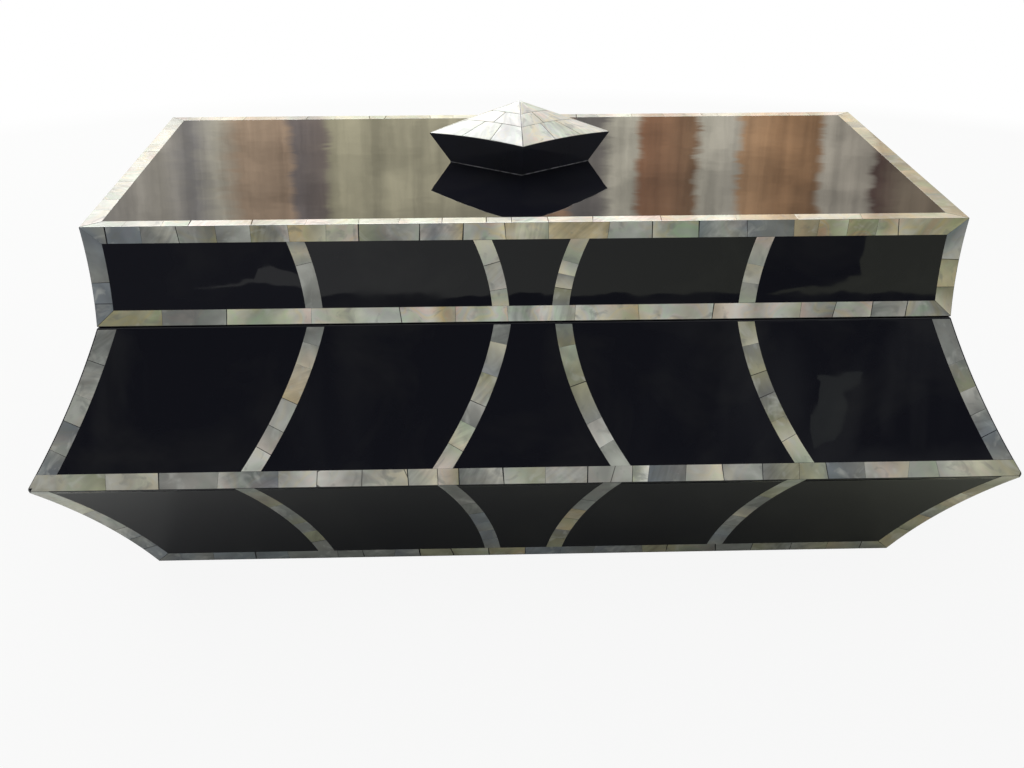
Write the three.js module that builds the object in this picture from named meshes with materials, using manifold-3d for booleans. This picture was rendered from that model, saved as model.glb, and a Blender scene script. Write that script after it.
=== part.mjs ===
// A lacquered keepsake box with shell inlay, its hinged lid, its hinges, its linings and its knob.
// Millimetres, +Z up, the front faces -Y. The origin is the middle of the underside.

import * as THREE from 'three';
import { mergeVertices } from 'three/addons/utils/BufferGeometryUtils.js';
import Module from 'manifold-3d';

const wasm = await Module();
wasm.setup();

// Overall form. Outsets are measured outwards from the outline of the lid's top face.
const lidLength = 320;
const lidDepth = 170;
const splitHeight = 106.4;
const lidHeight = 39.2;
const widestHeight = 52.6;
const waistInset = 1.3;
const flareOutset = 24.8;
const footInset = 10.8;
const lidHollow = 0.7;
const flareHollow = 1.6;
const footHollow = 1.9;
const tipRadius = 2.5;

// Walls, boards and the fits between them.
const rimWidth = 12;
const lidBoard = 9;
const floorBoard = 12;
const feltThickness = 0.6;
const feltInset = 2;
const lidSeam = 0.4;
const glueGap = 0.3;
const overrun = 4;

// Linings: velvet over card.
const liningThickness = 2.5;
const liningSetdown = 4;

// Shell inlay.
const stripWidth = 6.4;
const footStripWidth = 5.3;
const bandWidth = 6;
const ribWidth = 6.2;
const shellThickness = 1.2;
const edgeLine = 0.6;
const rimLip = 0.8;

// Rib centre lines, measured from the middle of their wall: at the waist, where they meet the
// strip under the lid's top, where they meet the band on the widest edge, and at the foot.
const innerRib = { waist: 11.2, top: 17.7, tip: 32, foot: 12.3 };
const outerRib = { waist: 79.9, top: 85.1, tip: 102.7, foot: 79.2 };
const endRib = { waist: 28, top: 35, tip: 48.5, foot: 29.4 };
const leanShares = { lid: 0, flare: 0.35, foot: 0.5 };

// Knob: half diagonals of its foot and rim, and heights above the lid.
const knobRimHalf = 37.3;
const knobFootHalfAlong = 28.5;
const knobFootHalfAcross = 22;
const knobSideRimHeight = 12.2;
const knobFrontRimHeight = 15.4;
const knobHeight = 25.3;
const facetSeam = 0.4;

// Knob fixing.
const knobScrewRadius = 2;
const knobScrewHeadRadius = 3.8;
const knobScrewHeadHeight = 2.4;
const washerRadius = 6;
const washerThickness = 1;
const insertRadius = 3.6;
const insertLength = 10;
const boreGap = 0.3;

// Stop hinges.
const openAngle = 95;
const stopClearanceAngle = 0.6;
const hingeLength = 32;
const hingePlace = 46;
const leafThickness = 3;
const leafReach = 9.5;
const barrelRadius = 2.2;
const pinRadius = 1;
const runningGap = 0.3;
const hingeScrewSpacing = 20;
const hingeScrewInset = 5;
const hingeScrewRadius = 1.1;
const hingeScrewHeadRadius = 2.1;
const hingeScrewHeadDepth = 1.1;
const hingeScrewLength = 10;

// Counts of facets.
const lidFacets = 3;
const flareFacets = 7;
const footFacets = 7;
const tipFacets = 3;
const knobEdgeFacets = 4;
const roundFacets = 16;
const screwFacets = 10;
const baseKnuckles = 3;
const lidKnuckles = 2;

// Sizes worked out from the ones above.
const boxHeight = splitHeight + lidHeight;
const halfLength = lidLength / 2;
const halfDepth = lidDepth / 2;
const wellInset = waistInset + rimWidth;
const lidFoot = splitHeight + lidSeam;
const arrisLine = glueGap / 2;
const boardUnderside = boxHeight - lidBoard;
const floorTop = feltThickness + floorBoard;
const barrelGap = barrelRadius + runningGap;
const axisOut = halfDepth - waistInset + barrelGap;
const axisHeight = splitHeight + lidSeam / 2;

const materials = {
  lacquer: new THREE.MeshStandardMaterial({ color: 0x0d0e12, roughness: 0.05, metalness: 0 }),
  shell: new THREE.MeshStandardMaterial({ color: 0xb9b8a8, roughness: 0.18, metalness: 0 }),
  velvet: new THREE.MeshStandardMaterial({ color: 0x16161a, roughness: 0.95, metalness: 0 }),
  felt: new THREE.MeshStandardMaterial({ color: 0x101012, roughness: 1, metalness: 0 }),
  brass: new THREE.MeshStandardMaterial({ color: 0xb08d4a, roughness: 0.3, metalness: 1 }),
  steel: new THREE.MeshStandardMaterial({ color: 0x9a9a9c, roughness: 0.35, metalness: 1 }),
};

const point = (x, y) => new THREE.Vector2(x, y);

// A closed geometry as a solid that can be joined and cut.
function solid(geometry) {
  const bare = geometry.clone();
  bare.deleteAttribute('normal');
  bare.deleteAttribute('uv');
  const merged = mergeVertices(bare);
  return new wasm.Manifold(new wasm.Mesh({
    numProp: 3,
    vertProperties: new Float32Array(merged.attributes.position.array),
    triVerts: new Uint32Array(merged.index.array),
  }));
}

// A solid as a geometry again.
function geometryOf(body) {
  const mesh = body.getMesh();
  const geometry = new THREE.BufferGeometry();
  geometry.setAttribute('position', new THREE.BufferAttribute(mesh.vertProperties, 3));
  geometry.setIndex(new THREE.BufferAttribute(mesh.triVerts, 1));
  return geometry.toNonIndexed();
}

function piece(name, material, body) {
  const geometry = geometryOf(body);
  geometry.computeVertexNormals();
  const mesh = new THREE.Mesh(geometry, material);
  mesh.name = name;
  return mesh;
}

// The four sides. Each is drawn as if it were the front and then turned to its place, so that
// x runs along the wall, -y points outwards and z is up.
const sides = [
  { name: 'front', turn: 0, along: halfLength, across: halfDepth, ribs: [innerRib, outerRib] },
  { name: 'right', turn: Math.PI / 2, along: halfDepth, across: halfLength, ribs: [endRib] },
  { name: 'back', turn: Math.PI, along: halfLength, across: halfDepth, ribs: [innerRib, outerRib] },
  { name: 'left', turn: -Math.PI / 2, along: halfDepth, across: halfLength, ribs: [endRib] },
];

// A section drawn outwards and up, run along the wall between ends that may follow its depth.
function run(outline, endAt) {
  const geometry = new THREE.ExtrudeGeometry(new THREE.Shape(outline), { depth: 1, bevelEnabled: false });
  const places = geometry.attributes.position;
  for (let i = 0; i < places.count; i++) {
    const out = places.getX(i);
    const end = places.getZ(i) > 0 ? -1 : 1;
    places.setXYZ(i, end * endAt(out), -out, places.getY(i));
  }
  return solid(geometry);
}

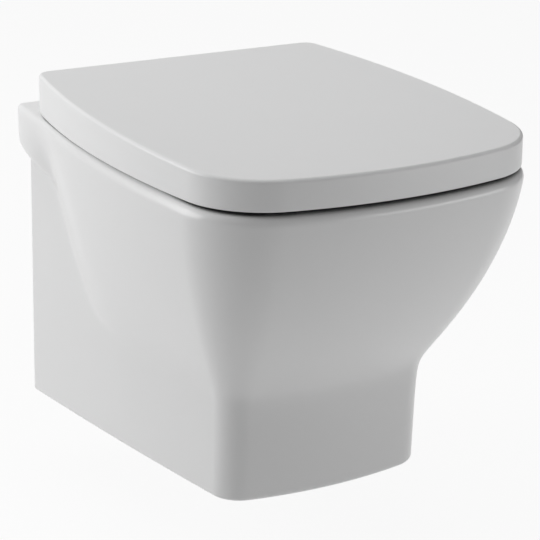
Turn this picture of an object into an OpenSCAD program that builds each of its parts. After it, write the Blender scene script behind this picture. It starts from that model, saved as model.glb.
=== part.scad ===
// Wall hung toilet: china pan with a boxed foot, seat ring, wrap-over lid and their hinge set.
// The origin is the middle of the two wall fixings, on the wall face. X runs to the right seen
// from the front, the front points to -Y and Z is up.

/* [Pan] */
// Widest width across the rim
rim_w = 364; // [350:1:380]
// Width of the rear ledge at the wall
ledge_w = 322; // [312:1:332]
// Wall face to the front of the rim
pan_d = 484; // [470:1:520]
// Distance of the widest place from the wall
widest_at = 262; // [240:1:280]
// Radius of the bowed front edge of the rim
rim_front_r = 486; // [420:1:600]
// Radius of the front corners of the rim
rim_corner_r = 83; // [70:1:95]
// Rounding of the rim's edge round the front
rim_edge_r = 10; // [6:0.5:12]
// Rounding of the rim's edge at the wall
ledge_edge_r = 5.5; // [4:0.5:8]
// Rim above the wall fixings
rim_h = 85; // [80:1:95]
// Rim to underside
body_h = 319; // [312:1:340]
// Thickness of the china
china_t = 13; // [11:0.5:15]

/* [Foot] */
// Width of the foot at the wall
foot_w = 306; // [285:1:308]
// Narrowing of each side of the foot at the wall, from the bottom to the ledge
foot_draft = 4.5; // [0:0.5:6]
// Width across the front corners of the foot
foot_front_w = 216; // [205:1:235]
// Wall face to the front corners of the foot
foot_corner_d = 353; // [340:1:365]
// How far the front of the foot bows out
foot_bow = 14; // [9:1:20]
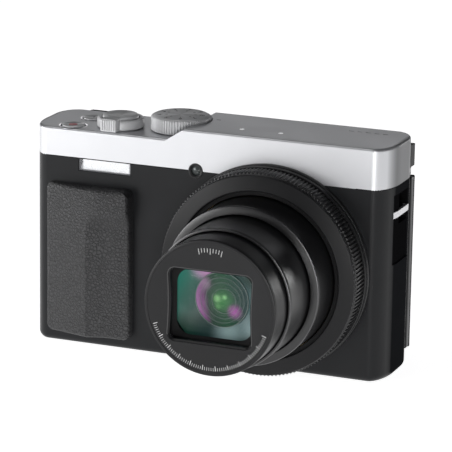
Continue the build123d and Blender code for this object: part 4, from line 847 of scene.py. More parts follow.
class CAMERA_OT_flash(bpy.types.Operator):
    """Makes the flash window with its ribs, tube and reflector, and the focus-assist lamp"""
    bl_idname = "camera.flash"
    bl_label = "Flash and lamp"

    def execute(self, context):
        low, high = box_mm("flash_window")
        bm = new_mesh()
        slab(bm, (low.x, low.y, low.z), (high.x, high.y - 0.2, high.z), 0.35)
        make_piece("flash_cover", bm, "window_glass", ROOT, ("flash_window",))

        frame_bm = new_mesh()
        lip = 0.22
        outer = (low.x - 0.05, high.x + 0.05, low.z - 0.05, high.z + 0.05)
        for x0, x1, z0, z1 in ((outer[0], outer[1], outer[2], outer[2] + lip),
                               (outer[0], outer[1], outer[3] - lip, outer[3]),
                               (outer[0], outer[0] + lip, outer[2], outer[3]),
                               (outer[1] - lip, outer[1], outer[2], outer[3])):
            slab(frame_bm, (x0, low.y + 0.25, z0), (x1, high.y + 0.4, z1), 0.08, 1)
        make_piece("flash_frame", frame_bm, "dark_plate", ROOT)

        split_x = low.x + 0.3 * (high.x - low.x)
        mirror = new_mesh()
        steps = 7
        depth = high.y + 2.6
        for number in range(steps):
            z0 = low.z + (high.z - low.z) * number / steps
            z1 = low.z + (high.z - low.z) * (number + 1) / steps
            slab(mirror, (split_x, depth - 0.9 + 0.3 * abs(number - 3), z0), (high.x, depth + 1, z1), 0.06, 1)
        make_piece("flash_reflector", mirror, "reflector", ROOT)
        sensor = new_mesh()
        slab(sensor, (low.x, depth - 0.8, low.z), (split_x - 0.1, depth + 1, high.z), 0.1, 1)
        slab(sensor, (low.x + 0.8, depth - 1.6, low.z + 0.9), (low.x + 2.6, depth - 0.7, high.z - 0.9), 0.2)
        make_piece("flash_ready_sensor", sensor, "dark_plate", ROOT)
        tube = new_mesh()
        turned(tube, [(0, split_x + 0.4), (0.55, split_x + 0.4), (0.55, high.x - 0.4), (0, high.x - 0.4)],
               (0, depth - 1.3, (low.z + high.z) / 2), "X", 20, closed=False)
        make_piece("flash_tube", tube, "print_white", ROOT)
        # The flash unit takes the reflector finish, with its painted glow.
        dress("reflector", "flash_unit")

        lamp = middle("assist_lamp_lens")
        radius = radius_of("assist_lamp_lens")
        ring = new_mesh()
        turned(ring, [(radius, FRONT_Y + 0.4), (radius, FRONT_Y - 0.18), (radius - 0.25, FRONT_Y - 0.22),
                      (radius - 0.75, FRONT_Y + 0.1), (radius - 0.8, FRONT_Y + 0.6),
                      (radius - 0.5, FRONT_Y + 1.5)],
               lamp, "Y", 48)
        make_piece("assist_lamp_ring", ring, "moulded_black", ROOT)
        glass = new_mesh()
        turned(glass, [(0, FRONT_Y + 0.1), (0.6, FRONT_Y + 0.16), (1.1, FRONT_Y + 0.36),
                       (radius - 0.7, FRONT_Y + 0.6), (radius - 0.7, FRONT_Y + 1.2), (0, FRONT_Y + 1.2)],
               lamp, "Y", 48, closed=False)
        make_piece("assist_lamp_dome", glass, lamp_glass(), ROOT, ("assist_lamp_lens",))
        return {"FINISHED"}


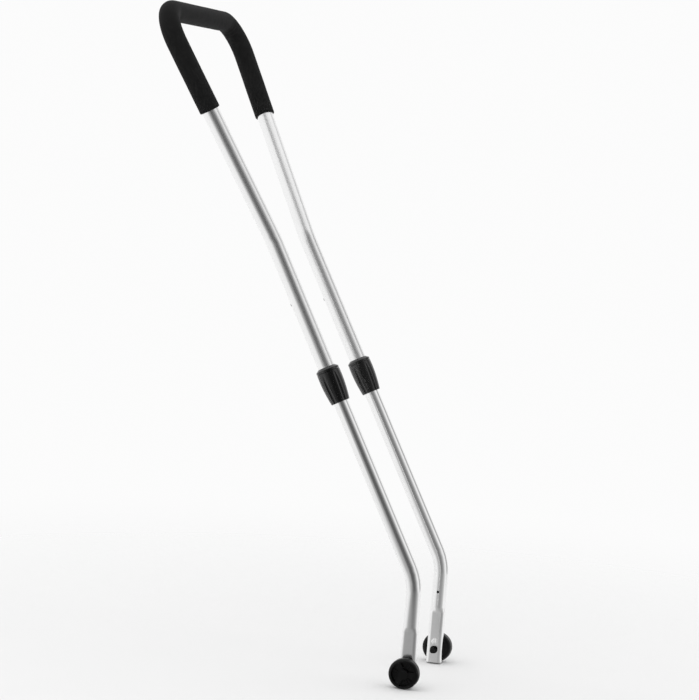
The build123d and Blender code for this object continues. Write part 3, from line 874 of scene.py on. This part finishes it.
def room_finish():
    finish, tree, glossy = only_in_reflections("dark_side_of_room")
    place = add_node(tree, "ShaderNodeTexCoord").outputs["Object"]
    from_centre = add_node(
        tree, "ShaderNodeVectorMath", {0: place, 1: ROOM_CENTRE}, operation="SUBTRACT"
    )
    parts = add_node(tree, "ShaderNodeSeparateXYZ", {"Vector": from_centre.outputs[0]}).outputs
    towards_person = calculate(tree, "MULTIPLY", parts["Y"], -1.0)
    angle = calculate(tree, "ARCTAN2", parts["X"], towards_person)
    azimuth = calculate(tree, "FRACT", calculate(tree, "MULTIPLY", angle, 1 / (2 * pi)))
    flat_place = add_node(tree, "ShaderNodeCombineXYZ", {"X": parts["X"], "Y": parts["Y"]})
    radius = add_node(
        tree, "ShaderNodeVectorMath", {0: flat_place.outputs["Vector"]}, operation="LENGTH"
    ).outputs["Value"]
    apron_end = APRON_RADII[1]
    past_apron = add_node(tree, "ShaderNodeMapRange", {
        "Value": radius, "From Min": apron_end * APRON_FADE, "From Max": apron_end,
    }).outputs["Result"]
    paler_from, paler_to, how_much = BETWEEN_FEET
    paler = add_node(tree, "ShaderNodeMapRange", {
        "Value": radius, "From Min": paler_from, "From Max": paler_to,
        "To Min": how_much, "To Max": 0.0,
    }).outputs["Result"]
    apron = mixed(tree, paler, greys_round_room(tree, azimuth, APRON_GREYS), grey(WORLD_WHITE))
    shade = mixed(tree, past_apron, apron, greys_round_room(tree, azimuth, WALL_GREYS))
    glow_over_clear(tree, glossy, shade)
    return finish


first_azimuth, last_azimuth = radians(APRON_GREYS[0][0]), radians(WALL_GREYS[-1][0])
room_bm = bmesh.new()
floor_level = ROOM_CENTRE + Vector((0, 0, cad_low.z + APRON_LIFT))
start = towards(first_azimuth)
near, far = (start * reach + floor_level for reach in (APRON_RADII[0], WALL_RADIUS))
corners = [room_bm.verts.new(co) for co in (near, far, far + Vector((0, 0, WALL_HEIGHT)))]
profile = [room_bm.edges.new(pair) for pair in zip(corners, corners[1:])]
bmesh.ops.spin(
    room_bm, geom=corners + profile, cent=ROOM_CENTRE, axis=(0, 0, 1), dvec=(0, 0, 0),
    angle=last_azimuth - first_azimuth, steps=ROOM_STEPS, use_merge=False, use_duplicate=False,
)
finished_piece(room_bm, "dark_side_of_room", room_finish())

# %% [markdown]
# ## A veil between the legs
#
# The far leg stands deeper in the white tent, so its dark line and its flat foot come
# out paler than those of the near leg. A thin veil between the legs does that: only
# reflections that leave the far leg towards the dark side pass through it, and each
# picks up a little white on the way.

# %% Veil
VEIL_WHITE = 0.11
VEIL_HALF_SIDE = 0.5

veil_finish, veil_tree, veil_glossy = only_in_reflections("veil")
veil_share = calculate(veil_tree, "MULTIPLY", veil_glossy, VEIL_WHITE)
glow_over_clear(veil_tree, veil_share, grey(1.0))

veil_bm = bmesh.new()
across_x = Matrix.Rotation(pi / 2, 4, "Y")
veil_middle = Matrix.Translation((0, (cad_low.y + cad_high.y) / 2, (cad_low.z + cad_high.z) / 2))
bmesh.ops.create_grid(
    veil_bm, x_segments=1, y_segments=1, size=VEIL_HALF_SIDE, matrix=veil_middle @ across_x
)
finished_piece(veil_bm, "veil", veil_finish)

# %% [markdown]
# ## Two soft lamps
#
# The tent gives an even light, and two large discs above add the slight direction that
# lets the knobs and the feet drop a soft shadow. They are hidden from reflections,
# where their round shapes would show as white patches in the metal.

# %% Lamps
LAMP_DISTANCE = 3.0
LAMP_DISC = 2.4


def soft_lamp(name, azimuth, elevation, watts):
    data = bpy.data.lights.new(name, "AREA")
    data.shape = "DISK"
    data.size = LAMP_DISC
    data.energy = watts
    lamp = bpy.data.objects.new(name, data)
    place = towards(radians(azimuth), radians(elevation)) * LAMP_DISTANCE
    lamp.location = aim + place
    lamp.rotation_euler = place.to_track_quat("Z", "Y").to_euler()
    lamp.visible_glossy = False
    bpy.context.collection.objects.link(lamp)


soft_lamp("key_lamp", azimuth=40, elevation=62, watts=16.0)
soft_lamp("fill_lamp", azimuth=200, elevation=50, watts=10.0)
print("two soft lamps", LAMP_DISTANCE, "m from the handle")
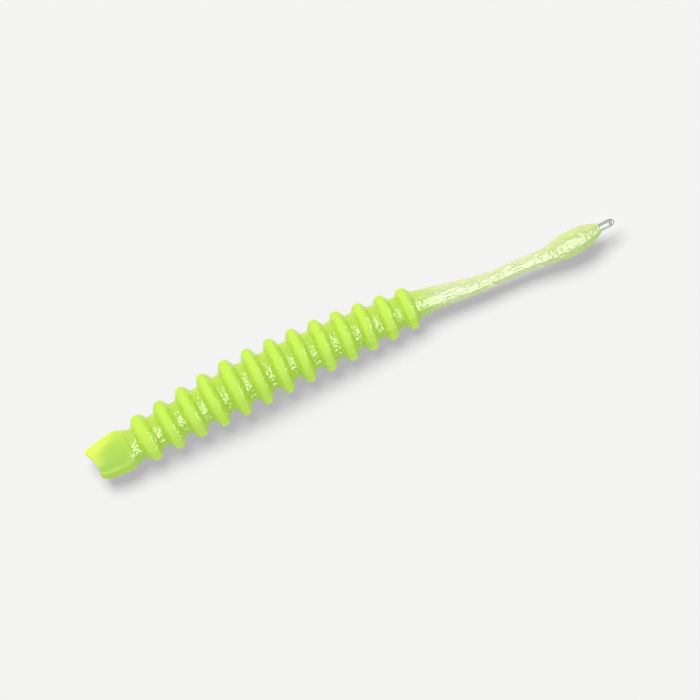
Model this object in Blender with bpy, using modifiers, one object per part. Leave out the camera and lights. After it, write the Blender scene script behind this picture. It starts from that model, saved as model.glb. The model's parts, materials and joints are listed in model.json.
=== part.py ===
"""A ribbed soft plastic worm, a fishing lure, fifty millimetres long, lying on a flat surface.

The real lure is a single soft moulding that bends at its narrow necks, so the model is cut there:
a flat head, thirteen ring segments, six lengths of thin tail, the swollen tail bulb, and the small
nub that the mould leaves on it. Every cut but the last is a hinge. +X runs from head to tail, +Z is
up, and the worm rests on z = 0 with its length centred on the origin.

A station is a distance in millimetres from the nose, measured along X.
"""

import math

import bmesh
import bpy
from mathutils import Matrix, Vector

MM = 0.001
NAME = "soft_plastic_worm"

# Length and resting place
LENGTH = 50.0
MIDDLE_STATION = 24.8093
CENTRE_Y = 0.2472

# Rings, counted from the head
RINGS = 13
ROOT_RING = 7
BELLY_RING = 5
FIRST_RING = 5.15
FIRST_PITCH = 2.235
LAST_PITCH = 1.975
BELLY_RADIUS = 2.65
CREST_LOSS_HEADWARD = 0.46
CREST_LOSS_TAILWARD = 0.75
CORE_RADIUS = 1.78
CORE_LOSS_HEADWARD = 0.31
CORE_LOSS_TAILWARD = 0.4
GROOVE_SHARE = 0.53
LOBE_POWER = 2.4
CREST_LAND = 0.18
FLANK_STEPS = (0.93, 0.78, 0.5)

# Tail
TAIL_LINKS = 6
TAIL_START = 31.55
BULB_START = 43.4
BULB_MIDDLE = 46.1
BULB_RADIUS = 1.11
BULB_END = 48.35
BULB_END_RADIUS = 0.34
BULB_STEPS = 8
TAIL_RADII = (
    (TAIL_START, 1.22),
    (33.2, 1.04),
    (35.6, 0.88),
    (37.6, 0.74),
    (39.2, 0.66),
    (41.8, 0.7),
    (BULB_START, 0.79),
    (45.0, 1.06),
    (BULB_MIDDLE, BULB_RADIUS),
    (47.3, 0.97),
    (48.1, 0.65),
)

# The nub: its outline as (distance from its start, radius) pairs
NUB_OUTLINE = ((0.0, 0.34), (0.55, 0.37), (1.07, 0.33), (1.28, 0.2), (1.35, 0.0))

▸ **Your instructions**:
Print the records above verbatim from their first line to the line containing "const tipRadius = 2.5;", both included, and stop there.

▸ **Finished task**:
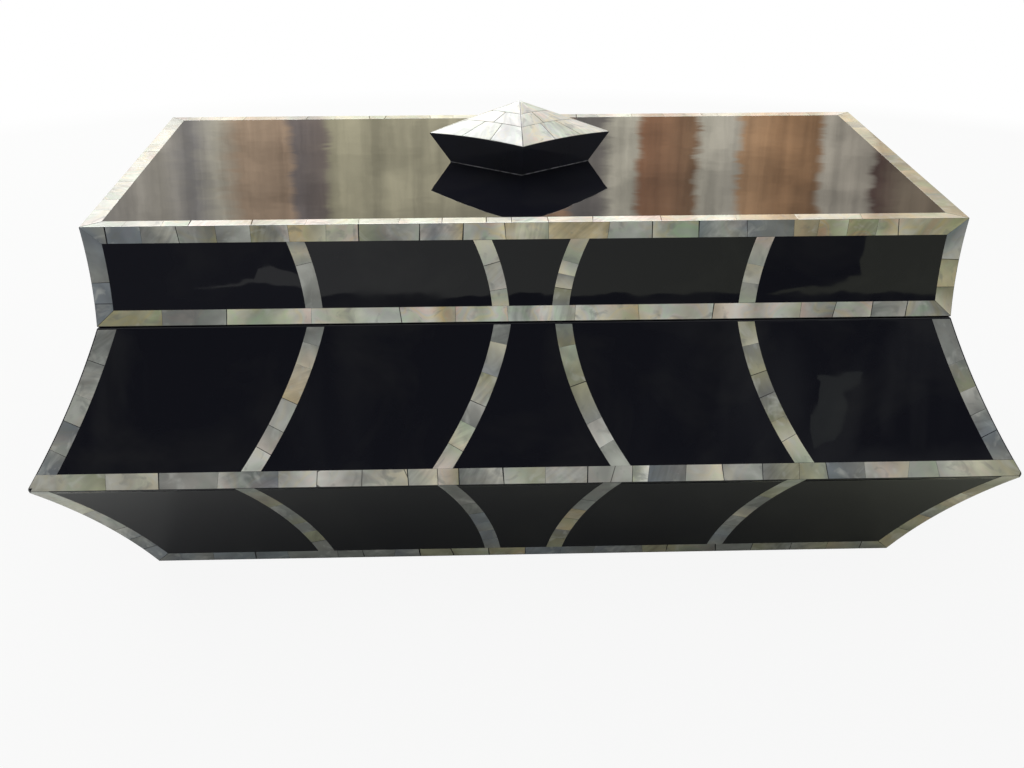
Write the three.js module that builds the object in this picture from named meshes with materials, using manifold-3d for booleans. This picture was rendered from that model, saved as model.glb, and a Blender scene script. Write that script after it.
=== part.mjs ===
// A lacquered keepsake box with shell inlay, its hinged lid, its hinges, its linings and its knob.
// Millimetres, +Z up, the front faces -Y. The origin is the middle of the underside.

import * as THREE from 'three';
import { mergeVertices } from 'three/addons/utils/BufferGeometryUtils.js';
import Module from 'manifold-3d';

const wasm = await Module();
wasm.setup();

// Overall form. Outsets are measured outwards from the outline of the lid's top face.
const lidLength = 320;
const lidDepth = 170;
const splitHeight = 106.4;
const lidHeight = 39.2;
const widestHeight = 52.6;
const waistInset = 1.3;
const flareOutset = 24.8;
const footInset = 10.8;
const lidHollow = 0.7;
const flareHollow = 1.6;
const footHollow = 1.9;
const tipRadius = 2.5;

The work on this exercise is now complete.